Mostly just because there will be no public housing to speak of.
He could have used his massive mandate to go down as a PM of great reform. In a few decades, people might have happily drunk a beer with his face on it. Instead, he’ll go down as a PM with the moral integrity of an empty tinny…
The world is run by abusers and the people who protect them. We have survivors to thank for proving that, for speaking up when it cost them everything, for speaking truth when every institution told them they were liars. The least we owe them is to heed their voices. The most we owe them is to raise ours alongside theirs and stop the abuse entirely.
Power requires silence > silence enables abuse > abuse concentrates power.
Survivors who speak up challenge that cycle. That’s what makes them dangerous, not to the public, but to the powerful, and that’s why their retaliation is so reliable. Sometimes it comes as a meek little word on a stage, “Difficult.” Sometimes it comes as legislation designed to criminalise the act of speaking up at all. Sometimes it comes as pepper spray in the eyes, or a baton across the spine, or a bullet to the head or a bomb raining from the sky. Silence is the condition on which their power depends, and every voice that speaks truth to that power is a threat.

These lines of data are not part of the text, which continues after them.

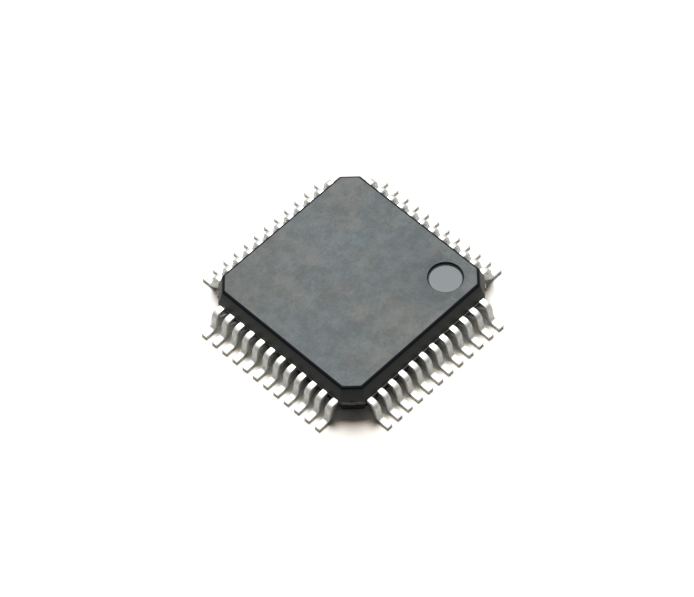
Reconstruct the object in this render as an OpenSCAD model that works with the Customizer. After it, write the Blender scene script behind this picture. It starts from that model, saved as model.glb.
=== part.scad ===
// Low-profile quad flat package: 48 gull-wing leads at 0.5 mm pitch around a
// 7.1 mm square moulded body, with the leadframe, die and bond wires inside it.
// The origin lies on the seating plane under the middle of the body, +Z up.
// Lead 1 is at the +Y end of the -X side, beside the index dimple, and the
// numbers run anticlockwise seen from above.

/* [Body] */
// Thickness of the moulded body
body_thickness = 1.38; // [1.3:0.01:1.6]
// From the seating plane up to the underside of the body
standoff = 0.09; // [0.05:0.01:0.15]
// From the centre of the last lead of a row to the side of the body
body_margin = 0.8; // [0.7:0.05:1.0]
// Length cut off each side at a corner, along the parting band
corner_cut = 0.6; // [0.4:0.05:0.7]
// Lean of the side walls away from the parting band
wall_draft = 17; // [5:1:20]
// Height and width of the break along the top and bottom edges
edge_break = 0.12; // [0.03:0.01:0.15]

/* [Index dimple] */
// Diameter of the dimple at the top face
dimple_d = 1.25; // [0.8:0.05:1.4]
// Depth of the dimple
dimple_depth = 0.12; // [0.05:0.01:0.2]
// Lean of the dimple's wall
dimple_draft = 25; // [5:1:40]
// From the two nearest sides of the body to the dimple's centre
dimple_inset = 1.25; // [1.1:0.05:1.5]

/* [Leads] */
// Distance between the centres of neighbouring leads
lead_pitch = 0.5; // [0.45:0.01:0.65]
// Width of a lead outside the body
lead_width = 0.24; // [0.17:0.01:0.27]
// Thickness of the leadframe strip
lead_thickness = 0.14; // [0.09:0.01:0.2]
// How far the toes reach out from the side of the body
lead_reach = 0.95; // [0.9:0.05:1.2]
// From the toe back to where the leg's centre line comes down
foot_length = 0.5; // [0.4:0.05:0.6]
// Lean of the legs from upright
leg_lean = 10; // [0:1:15]
// Inside radius of the two bends of a lead
bend_radius = 0.15; // [0.08:0.01:0.2]

/* [Lead fingers] */
// Straight run of a lead just inside the body
finger_straight = 0.25; // [0.15:0.05:0.35]
// Width of a finger at its tip
finger_width = 0.15; // [0.1:0.01:0.18]
// From the edge of the die pad out to the finger tips
finger_gap = 0.3; // [0.2:0.05:0.5]
// Clearance between the last finger of a row and the tie bar
tie_clearance = 0.12; // [0.1:0.01:0.2]

/* [Die pad] */
// Border of the die pad around the die
pad_border = 0.5; // [0.3:0.05:0.6]
// How far the die pad lies below the leads
pad_downset = 0.2; // [0.15:0.01:0.25]
// Width of the tie bars that run to the four corners
tie_bar_width = 0.2; // [0.15:0.01:0.25]
// Flat run of a tie bar between the die pad and its bend
tie_bar_flat = 0.15; // [0.1:0.01:0.25]
// How far the cut end of a tie bar stands out of the body
tie_bar_stub = 0.03; // [0:0.01:0.05]

/* [Die] */
// Side of the silicon die
die_size = 2.6; // [2:0.1:3]
// Thickness of the silicon die
die_thickness = 0.28; // [0.2:0.01:0.35]
// Thickness of the adhesive under the die
attach_thickness = 0.03; // [0.02:0.005:0.05]
// Fillet of adhesive squeezed out around the die
attach_fillet = 0.08; // [0.02:0.01:0.15]

/* [Bond wires] */
// Diameter of a bond wire
wire_d = 0.03; // [0.02:0.001:0.04]
// Diameter of the ball that starts a wire on the die
ball_d = 0.075; // [0.06:0.001:0.09]
// Height of that ball
ball_height = 0.02; // [0.015:0.001:0.03]
// Height of the wire loop above the die
loop_height = 0.15; // [0.12:0.01:0.2]
// Bend radius at the top of a loop
loop_radius = 0.06; // [0.05:0.005:0.08]
// From the edge of the die in to the row of balls
ball_inset = 0.1; // [0.08:0.01:0.2]
// From the last ball of a row to the row of the next side
ball_corner = 0.2; // [0.15:0.01:0.3]
// From the finger tip out to the end of the wire
stitch_inset = 0.12; // [0.1:0.01:0.2]

/* [Hidden] */
$fn = 48;
leads_per_side = 12;
lead_count = 4 * leads_per_side;
SIDE_NAMES = ["west", "south", "east", "north"];

// Rows are counted in pitches from the middle of a side
row_half = (leads_per_side - 1) / 2;
body_half = row_half * lead_pitch + body_margin;
corner_half = (2 * body_half - corner_cut) / sqrt(2);
toe_r = body_half + lead_reach;

// Levels, from the seating plane up
top_z = standoff + body_thickness;
lead_mid_z = standoff + body_thickness / 2;
lead_low_z = lead_mid_z - lead_thickness / 2;
lead_top_z = lead_mid_z + lead_thickness / 2;
pad_low_z = lead_low_z - pad_downset;
pad_top_z = pad_low_z + lead_thickness;
die_low_z = pad_top_z + attach_thickness;
die_top_z = die_low_z + die_thickness;

// Leadframe plan
pad_half = die_size / 2 + pad_border;
tip_r = pad_half + finger_gap;
fan_r = body_half - finger_straight;
tip_row_half = tip_r - sqrt(2) * (tie_bar_width / 2 + tie_clearance + finger_width / 2);
tip_pitch = tip_row_half / row_half;

// Bond wire plan
ball_r = die_size / 2 - ball_inset;
ball_pitch = (ball_r - ball_corner) / row_half;

// Gull wing: its centre line turns at the knee and again at the heel
bend_mid = bend_radius + lead_thickness / 2;
bend_tangent = bend_mid * tan(45 - leg_lean / 2);
heel_r = toe_r - foot_length;
knee_r = heel_r - lead_low_z * tan(leg_lean);
arc_steps = 8;

eps = 0.01;

function lead_name(n) = str("lead_", n < 10 ? "0" : "", n);
function side_of(n) = floor((n - 1) / leads_per_side);
function place_of(n) = (n - 1) % leads_per_side - row_half;

// Turns what is drawn along +X to the side that holds lead n
module on_side(n) {
    rotate(180 + 90 * side_of(n)) children();
}

// Half outline of the body, as [inset from the parting band, height]
function wall_line() = let (
    lean = tan(wall_draft),
    low_inset = (lead_low_z - standoff - edge_break) * lean,
    top_inset = (top_z - lead_top_z - edge_break) * lean
) [
    [low_inset + edge_break, standoff],
    [low_inset, standoff + edge_break],
    [0, lead_low_z],
    [0, lead_top_z],
    [top_inset, top_z - edge_break],
    [top_inset + edge_break, top_z]
];

// Block between two opposite walls that stand `reach` from the middle
module wall_block(reach) {
    line = wall_line();
    last = len(line) - 1;
    right = [for (p = line) [reach - p.x, p.y]];
    left = [for (i = [last : -1 : 0]) [line[i].x - reach, line[i].y]];
    rotate([90, 0, 0])
        linear_extrude(4 * body_half, center = true)
            polygon(concat(right, left));
}

module body_block() {
    intersection() {
        wall_block(body_half);
        rotate(90) wall_block(body_half);
        rotate(45) wall_block(corner_half);
        rotate(135) wall_block(corner_half);
    }
}

module index_dimple() {
    place = body_half - dimple_inset;
    lean = tan(dimple_draft);
    floor_d = dimple_d - 2 * dimple_depth * lean;
    translate([-place, place, top_z - dimple_depth])
        cylinder(d1 = floor_d, d2 = dimple_d + 2 * eps * lean, h = dimple_depth + eps);
}

// The moulding is cast around everything inside it. What rests on another
// piece is cut out `eps` deeper, into that piece, so no skin is left between.
module molded_body() {
    color([0.3, 0.32, 0.32]) difference() {
        body_block();
        index_dimple();
        leadframe_pad();
        adhesive(eps);
        silicon(eps);
        for (n = [1 : lead_count]) {
            stamped_lead(n);
            bond_wire(n, eps);
        }
    }
}

// Points along an arc, ends included
function arc(centre, radius, from, to) = [
    for (i = [0 : arc_steps])
        let (turn = from + (to - from) * i / arc_steps)
            centre + radius * [cos(turn), sin(turn)]
];

// Side view of a lead from where its finger starts to fan, out along the
// shoulder, over the knee, down the leg and round the heel to the toe
module wing_side() {
    knee = [knee_r - bend_tangent, lead_mid_z - bend_mid];
    heel = [heel_r + bend_tangent, lead_thickness / 2 + bend_mid];
    outside = bend_radius + lead_thickness;
    polygon(concat(
        [[fan_r, lead_top_z]],
        arc(knee, outside, 90, leg_lean),
        arc(heel, bend_radius, 180 + leg_lean, 270),
        [[toe_r, lead_thickness], [toe_r, 0]],
        arc(heel, outside, 270, 180 + leg_lean),
        arc(knee, bend_radius, leg_lean, 90),
        [[fan_r, lead_low_z]]
    ));
}

// Flat finger inside the body, fanning in to its tip, with a straight root
// that lies within the shoulder
module finger(n) {
    root = place_of(n) * lead_pitch;
    tip = place_of(n) * tip_pitch;
    translate([0, 0, lead_low_z]) linear_extrude(lead_thickness) polygon([
        [tip_r, tip - finger_width / 2],
        [fan_r, root - lead_width / 2],
        [fan_r + finger_straight, root - lead_width / 2],
        [fan_r + finger_straight, root + lead_width / 2],
        [fan_r, root + lead_width / 2],
        [tip_r, tip + finger_width / 2]
    ]);
}

module gull_wing(n) {
    translate([0, place_of(n) * lead_pitch, 0])
        rotate([90, 0, 0]) linear_extrude(lead_width, center = true) wing_side();
}

module stamped_lead(n) {
    on_side(n) union() {
        finger(n);
        gull_wing(n);
    }
}

module lead(n) {
    color([0.82, 0.83, 0.84]) stamped_lead(n);
}

// Side view of a tie bar along the diagonal: flat at the die pad, up
// through its bend, and flat again to its cut end at the corner
module tie_bar() {
    inner = pad_half * sqrt(2);
    bend = inner + tie_bar_flat;
    outer = corner_half + tie_bar_stub;
    rotate([90, 0, 0]) linear_extrude(tie_bar_width, center = true) polygon([
        [inner - tie_bar_width, pad_low_z],
        [bend, pad_low_z],
        [bend + pad_downset, lead_low_z],
        [outer, lead_low_z],
        [outer, lead_top_z],
        [bend + pad_downset, lead_top_z],
        [bend, pad_top_z],
        [inner - tie_bar_width, pad_top_z]
    ]);
}

module leadframe_pad() {
    translate([-pad_half, -pad_half, pad_low_z])
        cube([2 * pad_half, 2 * pad_half, lead_thickness]);
    for (turn = [45 : 90 : 315]) rotate(turn) tie_bar();
}

module die_pad() {
    color([0.78, 0.5, 0.32]) union() leadframe_pad();
}

module adhesive(sink = 0) {
    side = die_size + 2 * attach_fillet;
    translate([-side / 2, -side / 2, pad_top_z - sink])
        cube([side, side, attach_thickness + sink]);
}

module die_attach() {
    color([0.66, 0.66, 0.64]) adhesive();
}

module silicon(sink = 0) {
    translate([-die_size / 2, -die_size / 2, die_low_z - sink])
        cube([die_size, die_size, die_thickness + sink]);
}

module die() {
    color([0.27, 0.3, 0.36]) silicon();
}

// One bond wire: ball and upright neck on the die, a bend over the top of
// the loop, and a straight run down to the top of its finger
module bond_wire(n, sink = 0) {
    place = place_of(n);
    start = [ball_r, place * ball_pitch];
    fan_slope = place * (lead_pitch - tip_pitch) / (fan_r - tip_r);
    end = [tip_r + stitch_inset, place * tip_pitch + stitch_inset * fan_slope];
    drop = die_top_z - lead_top_z;
    neck = loop_height - loop_radius - wire_d / 2;
    reach = norm(end - start) - loop_radius;
    fall = neck + drop;
    far = norm([reach, fall]);
    turn = round(10 * (180 + atan2(fall, reach) - acos(loop_radius / far))) / 10;
    run = sqrt(far * far - loop_radius * loop_radius);
    spare = 3 * wire_d;
    on_side(n)
        translate([start.x, start.y, die_top_z])
            rotate(atan2(end.y - start.y, end.x - start.x)) difference() {
                union() {
                    translate([0, 0, -sink]) cylinder(d = ball_d, h = ball_height + sink);
                    cylinder(d = wire_d, h = neck);
                    translate([loop_radius, 0, neck]) rotate([-90, 0, 0]) rotate(180) {
                        rotate_extrude(angle = turn) translate([loop_radius, 0]) circle(d = wire_d);
                        rotate(turn) translate([loop_radius, 0, 0])
                            rotate([-90, 0, 0]) cylinder(d = wire_d, h = run + spare);
                    }
                }
                translate([0, -ball_d, -drop - sink - spare])
                    cube([2 * (reach + loop_radius), 2 * ball_d, spare]);
            }
}

module bond_wires(side) {
    first = side * leads_per_side;
    color([0.9, 0.72, 0.32])
        for (n = [first + 1 : first + leads_per_side]) bond_wire(n);
}

molded_body();
die_pad();
die_attach();
die();
for (side = [0 : 3])
    bond_wires(side);
for (n = [1 : lead_count])
    lead(n);
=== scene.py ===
# %% [markdown]
# # A quad flat pack chip
#
# The chip is a square black moulding, 7.1 mm on a side, with twelve tinned leads
# on each of its four sides. Its exact solids come ready made, as a fixed frame:
# they give the sizes. These lessons add what the solids lack, which is soft
# edges, flash, scuffs, and finishes that react to light as the real ones do.

# %% Load the frame
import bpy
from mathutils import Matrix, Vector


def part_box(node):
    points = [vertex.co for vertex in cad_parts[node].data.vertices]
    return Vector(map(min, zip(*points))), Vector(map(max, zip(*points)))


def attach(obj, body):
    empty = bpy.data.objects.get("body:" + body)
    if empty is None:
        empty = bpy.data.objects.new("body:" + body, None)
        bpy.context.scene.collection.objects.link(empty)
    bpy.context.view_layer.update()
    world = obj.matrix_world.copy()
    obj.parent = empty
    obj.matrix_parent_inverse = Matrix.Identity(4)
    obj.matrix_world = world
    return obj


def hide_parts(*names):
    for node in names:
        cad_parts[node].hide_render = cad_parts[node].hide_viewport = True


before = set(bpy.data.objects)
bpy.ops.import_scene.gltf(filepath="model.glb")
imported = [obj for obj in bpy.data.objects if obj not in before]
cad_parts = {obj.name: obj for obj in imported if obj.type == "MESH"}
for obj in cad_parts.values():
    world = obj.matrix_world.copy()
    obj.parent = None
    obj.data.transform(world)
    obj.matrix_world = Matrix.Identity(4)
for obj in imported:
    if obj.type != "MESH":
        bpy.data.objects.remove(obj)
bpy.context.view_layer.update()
print("solids in the frame:", len(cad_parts))

# %% [markdown]
# ## Working in millimetres
#
# Blender's unit is the metre, and many of its tools join points that are closer
# than a tenth of a millimetre. On a lead that is 0.24 mm wide that would do
# harm. So each piece is modelled a thousand times too large, with one unit for
# a millimetre, and is shrunk to metres when it is finished.

# %% Sizes that the pieces share
from math import cos, pi, radians, sin, tan

import bmesh
import bpy
from mathutils import Matrix, Vector

MM = 0.001
SIDES = ("west", "south", "east", "north")
LEADS_PER_SIDE = 12


def box_mm(node):
    """Lowest and highest corner of a solid, in millimetres."""
    low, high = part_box(node)
    return low / MM, high / MM


body_low, body_high = box_mm("molded_body")
BODY_HALF = body_high.x
BODY_TOP = body_high.z
BODY_BOTTOM = body_low.z
PITCH = 0.5
ROW_HALF = (LEADS_PER_SIDE - 1) / 2
print(f"moulding: {2 * BODY_HALF:.2f} mm square,",
      f"{BODY_TOP - BODY_BOTTOM:.2f} mm thick")

# Lead 7 is on the -X side: its box gives the toes' reach and the shoulders' height
lead_low, lead_high = box_mm("lead_07")
TOE = -lead_low.x
STRIP = 0.14
STRIP_TOP = lead_high.z
STRIP_BOTTOM = STRIP_TOP - STRIP
LEAD_WIDTH = 0.24
print(f"leads: toes {TOE:.2f} mm from the middle, shoulders at {STRIP_TOP:.2f} mm")

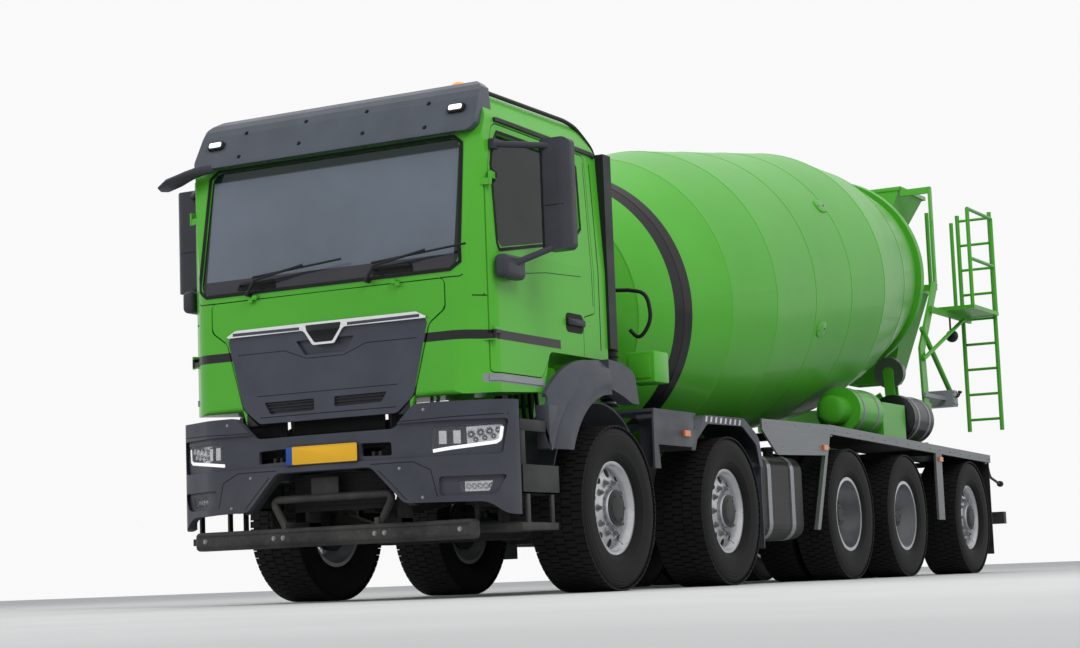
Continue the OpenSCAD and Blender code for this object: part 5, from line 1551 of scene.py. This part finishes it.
bm = bmesh.new()
rim_round(bm, 0.560, 8.0206, 8.7806, 3.880)
rim_round(bm, 0.620, 7.9706, 8.5906, 2.8657)
tube(bm, [place(0.872, 7.500, 2.370), place(0.872, 8.380, 1.730)], 0.026)
add_piece("bin_rims", bm, green_paint, "chassis")
bm = bmesh.new()
for y in (-0.207, 0.207):
    tube(bm, [(-0.858, y, 0.002), (0.268, y, 0.002)], 0.010)
bmesh.ops.transform(bm, verts=bm.verts, matrix=Matrix.Translation(place(-0.130, 8.600, 1.720))
                    @ Matrix.Rotation(radians(-28), 4, "Y"))
add_piece("chute_rims", bm, green_paint, "chute")

# %% [markdown]
# The bar across the end carries a lamp at each side: amber outside, red in the middle and white
# inside. A marker lamp stands out on a bent tube behind each mudguard, and a work lamp lights the
# chute.

# %% Tail lamps
bm = bmesh.new()
glasses = {"amber": (0.124, 0.054, bmesh.new()), "red": (0.0, 0.064, bmesh.new()),
           "white": (-0.124, 0.054, bmesh.new())}
for s in (-1, 1):
    spot = Matrix.Translation(place(s * 0.970, 8.899, 0.540)) @ FACING_REAR
    slab(bm, oblong(0.190, 0.056), spot, 0.024, 0.020, 0.006)
    for across, half, glass in glasses.values():
        slab(glass, oblong(half, 0.044), shifted(spot, s * across, 0, 0.023), 0.010, 0.012, 0.004)
add_piece("tail_cases", bm, black_plastic, "chassis")
add_piece("tail_red", glasses["red"][2], red_lamp, "chassis")
add_piece("tail_amber", glasses["amber"][2], amber_lamp, "chassis")
add_piece("tail_white", glasses["white"][2], white_lamp, "chassis")

work_lamp = place(0.872, 8.400, 2.372)
bm, lens = bmesh.new(), bmesh.new()
for s in (-1, 1):
    foot = place(s * 1.230, 8.560, 0.870)
    tube(bm, [place(s * 1.225, 8.205, 1.05), place(s * 1.230, 8.245, 0.93), foot], 0.013, 0.06)
    spun(bm, [(0, 0), (0.026, 0.0), (0.030, 0.008), (0.030, 0.040)], 24, foot, BACK)
    spun(lens, [(0.029, 0.038), (0.028, 0.052), (0.018, 0.058), (0, 0.060)], 24, foot, BACK)
spun(bm, [(0, 0), (0.040, 0.0), (0.055, 0.016), (0.062, 0.040), (0.062, 0.062)], 32, work_lamp, BACK)
tube(bm, [work_lamp + Vector((0, 0.01, 0)), work_lamp + Vector((0, 0.01, 0.188))], 0.010)
spun(lens, [(0.060, 0.060), (0.040, 0.066), (0, 0.068)], 32, work_lamp, BACK)
add_piece("end_lamp_cases", bm, black_plastic, "chassis")
add_piece("end_lamp_glass", lens, white_lamp, "chassis")

# %% [markdown]
# The control box has a screwed cover and three levers with round knobs.

# %% Control box
bm, levers = bmesh.new(), bmesh.new()
spot = on_left("control_box", 8.147, 1.720)
slab(bm, oblong(0.070, 0.070), spot, 0.006, 0.012, 0.002)
stamp(levers, bolt(0.006, 0.004), [shifted(spot, x, y, 0.006)
                                   for x in (-0.058, 0.058) for y in (-0.058, 0.058)])
for k in (-1, 0, 1):
    foot = spot @ Vector((k * 0.034, 0.010, 0.006))
    tube(levers, [foot, foot + Vector((0.020, 0, 0.004)), foot + Vector((0.045, 0, 0.045))], 0.005, 0.01, 8)
    bmesh.ops.create_icosphere(levers, subdivisions=2, radius=0.012,
                               matrix=Matrix.Translation(foot + Vector((0.047, 0, 0.050))))
add_piece("control_cover", bm, box_paint, "chassis")
add_piece("control_levers", levers, black_plastic, "chassis")
print("rear detailed")

# %% [markdown]
# The stage is plain: a pale floor, a pale sky that only the camera and reflections see at full
# strength, and three large soft lamps.

# %% Floor, sky and lamps
bm = bmesh.new()
bmesh.ops.create_grid(bm, x_segments=1, y_segments=1, size=150.0)
floor_mesh = bpy.data.meshes.new("floor")
bm.to_mesh(floor_mesh)
bm.free()
floor = bpy.data.objects.new("floor", floor_mesh)
bpy.context.scene.collection.objects.link(floor)
floor_paint, shader, where = new_material("floor_paint")
patches = where.noise(0.8, 4.0).rise(0.3, 0.7)
plug(shader, Base_Color=patches.blend(colour(0.62, 0.62, 0.61), colour(0.58, 0.58, 0.57)), Roughness=0.75)
floor_mesh.materials.append(floor_paint)

world = bpy.data.worlds.new("sky")
bpy.context.scene.world = world
world.use_nodes = True
tree = world.node_tree
background = tree.nodes["Background"]
path = tree.nodes.new("ShaderNodeLightPath")
seen = Wire(path.outputs["Is Camera Ray"]) + Wire(path.outputs["Is Glossy Ray"]) \
    + Wire(path.outputs["Is Transmission Ray"])
sky = seen.rise(0.0, 1.0).blend(colour(0.52, 0.54, 0.57), colour(0.95, 0.95, 0.95))
tree.links.new(sky.socket, background.inputs["Color"])
background.inputs["Strength"].default_value = 1.0


def soft_lamp(name, spot, aim, size, power):
    data = bpy.data.lights.new(name, "AREA")
    data.shape = "DISK"
    data.size, data.energy = size, power
    made = bpy.data.objects.new(name, data)
    made.location = spot
    made.visible_glossy = False
    made.rotation_euler = (Vector(aim) - Vector(spot)).to_track_quat("-Z", "Y").to_euler()
    bpy.context.scene.collection.objects.link(made)


soft_lamp("key_lamp", (9, -9, 11), (0, 0, 1.5), 7.0, 1000)
soft_lamp("fill_lamp", (-8, -12, 7), (0, -3, 1.5), 6.0, 420)
soft_lamp("top_lamp", (0, 2, 12), (0, 1, 0), 8.0, 350)
bpy.context.scene.view_settings.view_transform = "Standard"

Grace told us what our weapons are, and they’ve been coming for her ever since. But as she said, our weapons can’t be bought, and they don’t require permission. But they do require being courageous, the adjective Albanese should have used to describe Grace. Damn, imagine if we had a courageous PM for once…
To finish, I’ll borrow the words of a random TikTok comment I saw with 18.6k likes: “Grace deserves another Australian of the Year for always standing on business.”
She does.
The rest of us need to start standing on it too.